▶ _REQUIREMENT_: State how many lines contain the string "bending", and write nothing else.

# DATASET RECORDS start

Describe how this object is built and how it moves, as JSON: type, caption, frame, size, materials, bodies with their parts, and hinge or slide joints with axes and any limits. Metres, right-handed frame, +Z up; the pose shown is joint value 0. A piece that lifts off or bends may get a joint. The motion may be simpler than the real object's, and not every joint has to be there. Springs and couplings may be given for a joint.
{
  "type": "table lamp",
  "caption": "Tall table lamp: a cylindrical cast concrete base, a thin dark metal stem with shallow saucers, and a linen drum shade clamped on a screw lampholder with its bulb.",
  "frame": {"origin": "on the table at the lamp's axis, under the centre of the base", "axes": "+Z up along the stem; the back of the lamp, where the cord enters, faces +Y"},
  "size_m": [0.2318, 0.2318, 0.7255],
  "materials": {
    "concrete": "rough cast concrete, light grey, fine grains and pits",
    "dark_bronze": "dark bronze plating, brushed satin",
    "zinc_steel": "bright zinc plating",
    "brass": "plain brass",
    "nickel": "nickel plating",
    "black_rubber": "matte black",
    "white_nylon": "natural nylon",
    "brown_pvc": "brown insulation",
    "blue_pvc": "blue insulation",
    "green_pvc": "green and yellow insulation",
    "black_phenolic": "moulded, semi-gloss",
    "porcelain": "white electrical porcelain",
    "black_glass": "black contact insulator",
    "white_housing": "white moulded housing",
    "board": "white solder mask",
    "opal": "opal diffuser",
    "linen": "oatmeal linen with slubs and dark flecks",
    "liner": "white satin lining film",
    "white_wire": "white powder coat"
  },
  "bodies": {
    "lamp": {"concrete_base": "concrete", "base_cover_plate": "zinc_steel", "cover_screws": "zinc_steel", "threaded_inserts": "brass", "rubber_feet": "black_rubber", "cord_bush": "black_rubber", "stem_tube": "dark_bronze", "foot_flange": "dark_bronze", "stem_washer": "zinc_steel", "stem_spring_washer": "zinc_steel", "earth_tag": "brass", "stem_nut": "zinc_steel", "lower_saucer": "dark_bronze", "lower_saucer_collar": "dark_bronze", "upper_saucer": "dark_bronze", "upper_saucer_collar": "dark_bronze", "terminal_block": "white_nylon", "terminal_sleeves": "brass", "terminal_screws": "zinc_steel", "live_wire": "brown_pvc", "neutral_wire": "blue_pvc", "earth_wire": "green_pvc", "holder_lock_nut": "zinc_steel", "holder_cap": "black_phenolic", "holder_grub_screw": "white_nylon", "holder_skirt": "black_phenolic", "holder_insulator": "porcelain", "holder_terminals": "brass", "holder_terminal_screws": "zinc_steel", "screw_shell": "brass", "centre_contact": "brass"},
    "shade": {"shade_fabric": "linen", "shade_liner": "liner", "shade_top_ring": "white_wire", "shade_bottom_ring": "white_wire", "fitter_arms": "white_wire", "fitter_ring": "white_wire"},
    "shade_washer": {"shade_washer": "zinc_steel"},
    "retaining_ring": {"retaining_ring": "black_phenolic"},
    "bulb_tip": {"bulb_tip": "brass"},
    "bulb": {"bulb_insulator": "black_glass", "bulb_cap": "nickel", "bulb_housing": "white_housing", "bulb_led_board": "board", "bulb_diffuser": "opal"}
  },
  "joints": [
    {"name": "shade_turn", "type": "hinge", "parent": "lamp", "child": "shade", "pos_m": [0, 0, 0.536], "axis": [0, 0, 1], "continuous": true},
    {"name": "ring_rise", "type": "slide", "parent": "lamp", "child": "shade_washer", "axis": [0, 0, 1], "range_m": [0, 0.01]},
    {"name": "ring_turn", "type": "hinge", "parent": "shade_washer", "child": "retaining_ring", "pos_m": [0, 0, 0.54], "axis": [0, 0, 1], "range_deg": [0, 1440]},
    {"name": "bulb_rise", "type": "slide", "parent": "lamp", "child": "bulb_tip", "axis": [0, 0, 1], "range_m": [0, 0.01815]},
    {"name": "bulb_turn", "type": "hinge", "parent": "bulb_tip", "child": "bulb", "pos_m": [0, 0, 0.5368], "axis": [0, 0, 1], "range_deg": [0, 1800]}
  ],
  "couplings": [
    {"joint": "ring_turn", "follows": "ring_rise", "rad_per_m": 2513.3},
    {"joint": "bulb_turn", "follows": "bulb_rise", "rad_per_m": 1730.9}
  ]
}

# DATASET RECORDS end
# DATASET RECORDS start

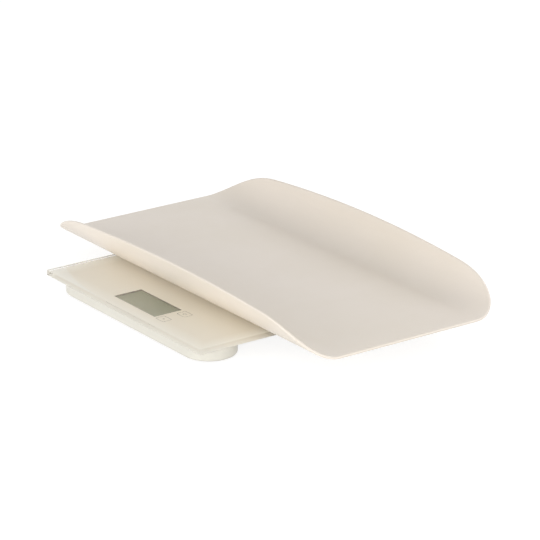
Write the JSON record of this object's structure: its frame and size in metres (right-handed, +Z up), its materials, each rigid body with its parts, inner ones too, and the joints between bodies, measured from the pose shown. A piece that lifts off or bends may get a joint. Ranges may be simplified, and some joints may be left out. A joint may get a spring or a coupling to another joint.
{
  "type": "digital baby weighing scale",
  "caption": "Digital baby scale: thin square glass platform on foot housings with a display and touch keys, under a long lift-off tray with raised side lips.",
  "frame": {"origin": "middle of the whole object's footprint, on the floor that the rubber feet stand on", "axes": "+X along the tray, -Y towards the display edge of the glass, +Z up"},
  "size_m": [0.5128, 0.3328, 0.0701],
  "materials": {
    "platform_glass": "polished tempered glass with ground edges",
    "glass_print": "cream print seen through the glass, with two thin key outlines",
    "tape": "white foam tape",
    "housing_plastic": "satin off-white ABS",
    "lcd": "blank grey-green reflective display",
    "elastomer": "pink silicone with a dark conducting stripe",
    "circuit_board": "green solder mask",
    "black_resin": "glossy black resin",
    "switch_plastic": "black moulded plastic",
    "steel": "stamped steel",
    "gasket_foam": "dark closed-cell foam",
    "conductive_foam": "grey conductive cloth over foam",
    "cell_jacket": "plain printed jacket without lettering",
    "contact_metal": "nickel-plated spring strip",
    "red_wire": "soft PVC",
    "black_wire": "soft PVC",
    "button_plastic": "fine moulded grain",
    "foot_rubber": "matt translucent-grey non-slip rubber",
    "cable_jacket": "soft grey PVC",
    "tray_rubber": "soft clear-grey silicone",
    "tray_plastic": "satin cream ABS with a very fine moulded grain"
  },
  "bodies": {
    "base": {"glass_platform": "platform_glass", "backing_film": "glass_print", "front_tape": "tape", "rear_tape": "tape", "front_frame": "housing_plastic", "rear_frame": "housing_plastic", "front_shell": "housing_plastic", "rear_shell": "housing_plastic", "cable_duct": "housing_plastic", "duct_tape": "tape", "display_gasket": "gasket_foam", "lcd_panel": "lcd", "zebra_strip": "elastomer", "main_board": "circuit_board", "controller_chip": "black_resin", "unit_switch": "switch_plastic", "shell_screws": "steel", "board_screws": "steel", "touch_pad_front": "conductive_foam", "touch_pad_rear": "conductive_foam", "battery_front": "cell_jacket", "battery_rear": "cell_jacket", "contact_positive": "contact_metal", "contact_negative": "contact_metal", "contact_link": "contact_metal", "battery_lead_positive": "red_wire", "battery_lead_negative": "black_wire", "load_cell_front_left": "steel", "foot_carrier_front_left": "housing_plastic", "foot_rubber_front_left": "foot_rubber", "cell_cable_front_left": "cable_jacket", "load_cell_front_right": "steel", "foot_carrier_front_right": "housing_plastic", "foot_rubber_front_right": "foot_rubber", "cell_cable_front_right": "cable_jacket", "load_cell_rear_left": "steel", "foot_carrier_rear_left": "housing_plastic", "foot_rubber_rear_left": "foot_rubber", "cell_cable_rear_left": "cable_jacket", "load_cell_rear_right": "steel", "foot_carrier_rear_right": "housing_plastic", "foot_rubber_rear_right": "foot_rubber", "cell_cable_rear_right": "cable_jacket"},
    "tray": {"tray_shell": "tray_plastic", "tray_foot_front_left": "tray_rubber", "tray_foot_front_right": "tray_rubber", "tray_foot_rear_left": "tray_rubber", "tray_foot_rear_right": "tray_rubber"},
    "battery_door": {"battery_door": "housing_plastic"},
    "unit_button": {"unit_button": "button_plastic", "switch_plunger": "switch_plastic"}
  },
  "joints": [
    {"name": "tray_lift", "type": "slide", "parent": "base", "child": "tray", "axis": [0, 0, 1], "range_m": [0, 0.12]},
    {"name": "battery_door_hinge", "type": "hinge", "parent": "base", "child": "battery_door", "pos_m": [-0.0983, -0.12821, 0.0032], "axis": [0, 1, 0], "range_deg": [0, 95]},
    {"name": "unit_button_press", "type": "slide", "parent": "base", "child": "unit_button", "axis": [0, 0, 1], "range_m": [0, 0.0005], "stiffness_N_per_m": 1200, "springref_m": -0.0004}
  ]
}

# DATASET RECORDS end
# DATASET RECORDS start

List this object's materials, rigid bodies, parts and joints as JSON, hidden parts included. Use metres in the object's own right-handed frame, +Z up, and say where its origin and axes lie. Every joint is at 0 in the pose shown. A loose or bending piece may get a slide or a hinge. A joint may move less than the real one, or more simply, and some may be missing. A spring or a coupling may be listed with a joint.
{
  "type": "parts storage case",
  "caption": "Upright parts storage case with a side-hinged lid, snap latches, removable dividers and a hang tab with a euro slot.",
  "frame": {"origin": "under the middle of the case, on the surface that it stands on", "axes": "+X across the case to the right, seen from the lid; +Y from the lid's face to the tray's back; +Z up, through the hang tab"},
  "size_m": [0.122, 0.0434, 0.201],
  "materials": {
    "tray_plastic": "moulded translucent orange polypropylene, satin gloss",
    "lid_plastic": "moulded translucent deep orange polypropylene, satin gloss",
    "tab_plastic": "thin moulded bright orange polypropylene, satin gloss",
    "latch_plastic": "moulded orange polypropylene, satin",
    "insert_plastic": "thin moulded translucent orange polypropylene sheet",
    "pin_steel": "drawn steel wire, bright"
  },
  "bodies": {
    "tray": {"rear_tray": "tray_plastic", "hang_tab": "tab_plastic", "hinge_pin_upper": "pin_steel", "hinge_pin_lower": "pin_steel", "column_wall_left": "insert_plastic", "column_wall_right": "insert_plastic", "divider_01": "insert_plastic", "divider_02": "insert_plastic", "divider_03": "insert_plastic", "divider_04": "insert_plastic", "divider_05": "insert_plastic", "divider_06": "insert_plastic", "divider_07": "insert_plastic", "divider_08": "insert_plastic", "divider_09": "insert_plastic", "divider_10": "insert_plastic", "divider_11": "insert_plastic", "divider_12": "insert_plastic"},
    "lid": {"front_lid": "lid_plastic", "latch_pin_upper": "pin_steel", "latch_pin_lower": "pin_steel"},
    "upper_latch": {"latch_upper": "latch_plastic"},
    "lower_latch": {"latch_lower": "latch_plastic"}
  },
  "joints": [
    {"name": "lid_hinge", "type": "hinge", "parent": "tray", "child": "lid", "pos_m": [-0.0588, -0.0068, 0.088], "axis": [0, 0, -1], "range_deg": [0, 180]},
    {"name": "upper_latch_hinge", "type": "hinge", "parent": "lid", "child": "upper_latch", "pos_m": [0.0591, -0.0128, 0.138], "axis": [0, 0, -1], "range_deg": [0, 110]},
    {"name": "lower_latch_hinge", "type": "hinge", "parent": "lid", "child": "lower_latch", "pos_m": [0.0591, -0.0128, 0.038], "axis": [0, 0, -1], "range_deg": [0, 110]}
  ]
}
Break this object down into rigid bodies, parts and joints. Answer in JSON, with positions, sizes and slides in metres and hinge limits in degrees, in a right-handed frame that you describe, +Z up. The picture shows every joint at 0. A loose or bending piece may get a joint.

# DATASET RECORDS end

▶ _RESULT FOR THIS TASK_: 2